The only excuse for retirement is boredom.
It's obvious you never worked in the mine, Victorino, mon petit chéri.
That would come under 'boredom'.
Is that a litotes or an euphemism?
Possibly, or a sly putdown.
What happened to Duncan's interview with Valentino? It was hilarious but can't trace it. Not in Twentieth Century Characters.
There is no interview that I know of. Duncan's marvellous words on Valentino are from a note to me on Facebook and informed by a friend of his who has met the couturier.
Later, someone asked Duncan whether Valentino's hair ever moved. The reply: "The hair can't really move. It rises in flanges.

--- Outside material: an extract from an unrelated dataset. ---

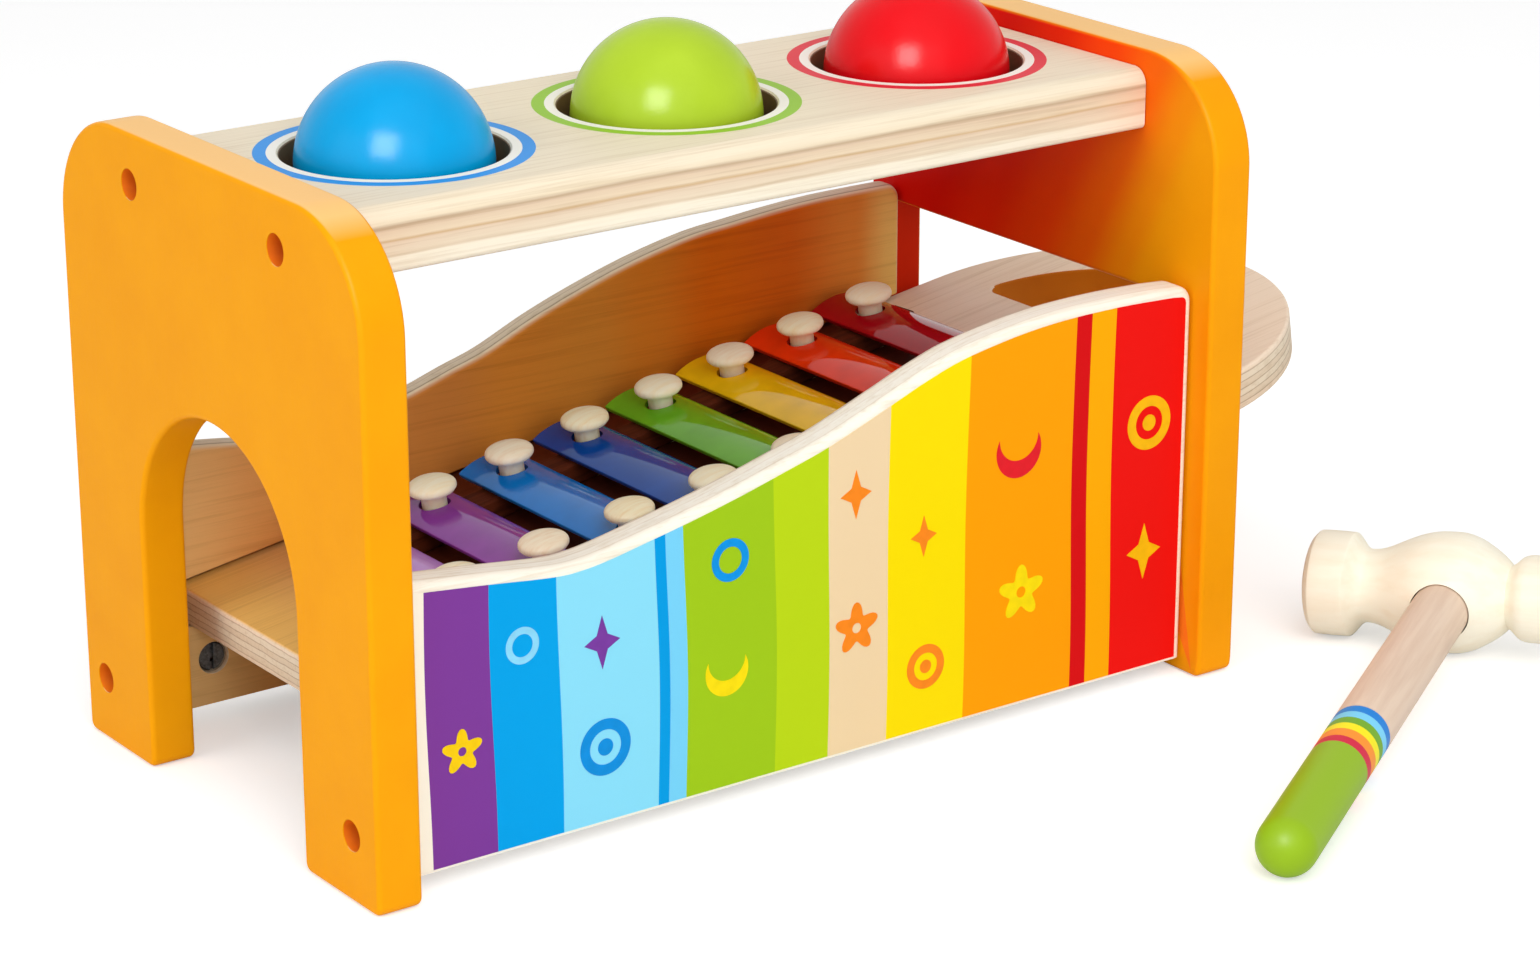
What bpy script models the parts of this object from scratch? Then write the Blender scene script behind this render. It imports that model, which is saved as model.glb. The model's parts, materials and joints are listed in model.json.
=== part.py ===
"""Wooden pounding bench with a slide out xylophone, three balls and a mallet, as separate solids."""
import math

import bmesh
import bpy
from mathutils import Matrix, Vector

# Bench
bench_length = 0.240
bench_depth = 0.130
bench_height = 0.150
fit_gap = 0.0003

# End panels
end_thickness = 0.011
end_corner_radius = 0.025
end_foot_radius = 0.0022
end_edge_radius = 0.0016
arch_radius = 0.034
arch_height = 0.092
window_side_gap = 0.0025
window_floor_gap = 0.0030
window_peg_gap = 0.0072
window_corner_radius = 0.0031

# Top plate
plate_depth = 0.080
plate_thickness = 0.0145
plate_drop = 0.0045
plate_upper_radius = 0.004
plate_lower_radius = 0.0015

# Balls and the rubber rings that hold them
ball_radius = 0.022
ball_end_margin = 0.0121
ball_drop = 0.003
ball_hole_radius = 0.025
ring_drop = 0.007
ring_section_radius = 0.0025

# Side panels, with the top edges as shares of their length and rise
front_thickness = 0.009
rear_thickness = 0.0067
side_setback = 0.006
side_foot = 0.004
side_rise = 0.094
side_edge_radius = 0.002
side_left_radius = 0.003
side_right_radius = 0.004
front_top_shares = (
    (0.000, 0.708), (0.028, 0.702), (0.098, 0.684), (0.174, 0.663), (0.208, 0.663), (0.239, 0.672),
    (0.284, 0.692), (0.336, 0.716), (0.398, 0.749), (0.454, 0.783), (0.511, 0.820), (0.588, 0.885),
    (0.638, 0.928), (0.693, 0.964), (0.788, 0.996), (0.890, 1.003), (1.000, 0.993),
)
rear_top_shares = (
    (0.000, 0.699), (0.095, 0.670), (0.155, 0.649), (0.206, 0.645), (0.252, 0.659), (0.321, 0.695),
    (0.377, 0.735), (0.425, 0.768), (0.489, 0.830), (0.553, 0.881), (0.624, 0.928), (0.700, 0.964),
    (0.760, 0.978), (0.820, 0.990), (0.890, 0.998), (1.000, 0.998),
)

# Ramp that the xylophone slides on: rise over run, and height of its top at the bench's left face
ramp_rise_share = 0.156
ramp_height = 0.0317

# Xylophone board, measured along the ramp
board_thickness = 0.01035
board_tongue = 0.0031
board_start_gap = 0.0080
board_overhang = 0.0027
board_edge_radius = 0.0008
finger_hole_setback = 0.0032
finger_hole_rim = 0.0161
finger_hole_corner_radius = 0.0041
groove_headroom = 0.0015

# Keys, rails and pegs
key_count = 8
key_first_gap = 0.0315
key_last_gap = 0.0345
key_width = 0.016
key_end_gap = 0.0043
key_half_length_step = 0.00205
key_crown_radius = 0.0178
key_metal = 0.0016
key_edge_radius = 0.00025
key_hole_radius = 0.0038
rail_width = 0.008
rail_height = 0.006
rail_overhang = 0.011
rail_edge_radius = 0.0006
peg_first_inset = 0.0104
peg_last_inset = 0.0148
peg_head_radius = 0.00585
peg_head_height = 0.0032
peg_rim_height = 0.0010
peg_under_radius = 0.0053
peg_stem_radius = 0.0030
peg_sink = 0.0060
peg_headroom = 0.0030
peg_dome_shares = ((0.00, 1.00), (0.42, 0.93), (0.74, 0.76), (0.93, 0.50))

# Bolts and barrel nuts
bolt_recess = 0.0050
bolt_head_radius = 0.0034
bolt_head_height = 0.0032
bolt_shank_radius = 0.0018
bolt_hole_radius = 0.0040
bolt_socket_radius = 0.0017
bolt_socket_depth = 0.0018
nut_radius = 0.0035
nut_length = 0.0045
nut_panel_margin = 0.0153
nut_slot_width = 0.0010
nut_slot_depth = 0.0010
low_bolt_inset = 0.0114
high_bolt_inset = 0.0083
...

Which can be a terrifying sight - like the mating ritual of the frilled iguana."
Yes, I went to Rome for it and visited him at his house on the Appian Way. I think it was for Marie Claire. It will be included in my celebrity book 'Platinum Peepshow' if British publishers ever wake up from their various self-imposed comas. Viewed overall, British publishing is DULL DULL DULL at the moment: a depressed service industry following other, more glittering media - not a hint of panache or artiness anywhere in it. It doesn't have to be like that but probably the present generation of publishing heads, creators of this desert, will have to die off before things can really change.
Duncan Fallowell
Oops, didn't know.
Duncan is right about publishing. It's a bit like the fashion industry. While the creatives are in control, there's daring, unpredictability, vision and a healthy contempt for what the public want. They don't know what they want until people with more brains and talent show them the way. The next generations come along, their graspers looking for quick easy money, and take over businesses that fit the bill, placing inordinate value on PR and other quick fixes. In time, the talents that would keep the business dynamic are ignored for sterile formula.
This is what happened with Valentino.
Wintour a genius? Raise your standards!
I'm amazed Duncan can't get his sleb book published but it's true, British publishing is run by bores. These things come in cycles and the book scene in UK at the moment has zilch glamour.